I am luck to NOT have an overly picky eater. My three year old eats a decent (for a toddler) variety of food and loves lots of healthy food including fruit, yogurt, cheerios, peanut butter, cheese and whole wheat bread.

Many night he will refuse to eat what we made him for dinner, which is usually something I know he has eaten in the past. I leave his plate on the table. Later, he will start demanding snacks or yogurt. I will say no unless he goes and eats some of the food.

I dont force him, or make a big battle, out of making him eat lots of different kinds of food. I offer them, eat them with enjoyment in front of him, and will let him chose when he wants to.

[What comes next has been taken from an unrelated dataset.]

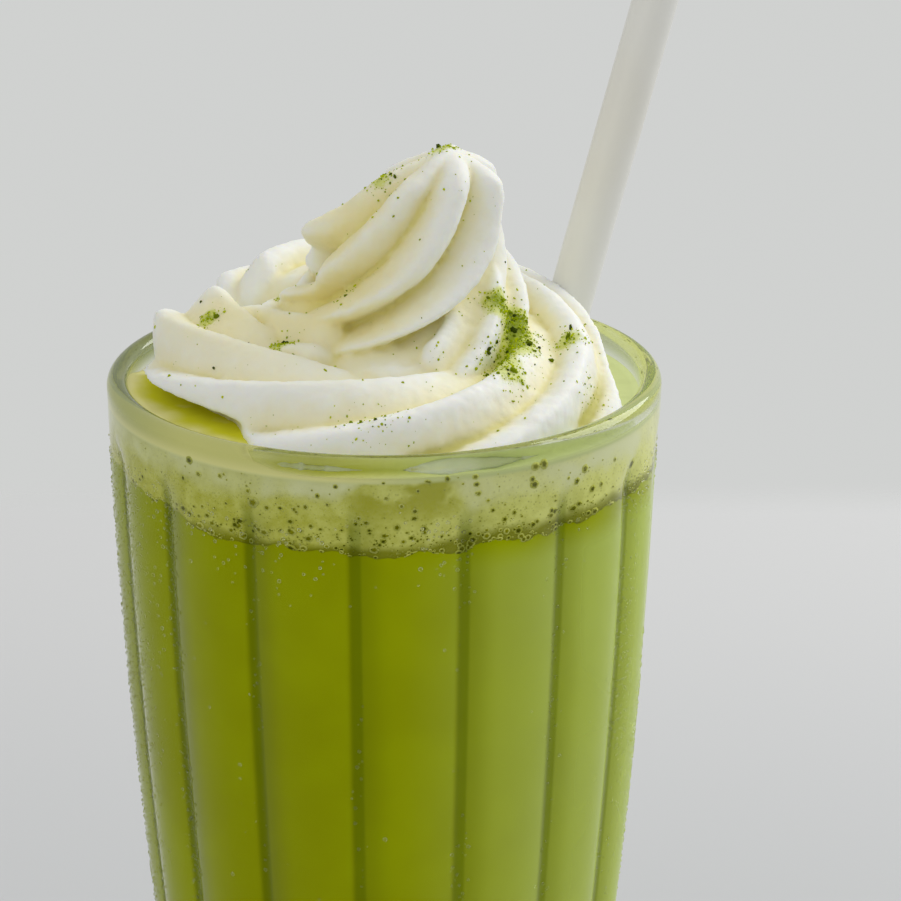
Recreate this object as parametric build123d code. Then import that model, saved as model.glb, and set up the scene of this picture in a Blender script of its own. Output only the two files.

One thing that my kids have loved since they have been able to eat food is to get samples at the grocery store. If you go to whole foods or central market, there are samples in each section of the store. As babies, my kids were eating grilled asapargus, flank steak, sauteed mushrooms, pungent cheeses, etc. because they loved the novelty of getting something to eat in the little plastic cup at the store. Its also fun to make a little container off of the salad bar - you can get just a spoonful of lots of different kinds of food - tofu, quinoa, tabouleh, endamame - I cant spell it but my kids have eaten it...

Once again, my kids are NOT picky eaters. If your child eats only a couple of things, and they are healthy, I would continue providing those, and offering something new each night at dinner. If they dont "try" the something new, they dont get any snack or treat later.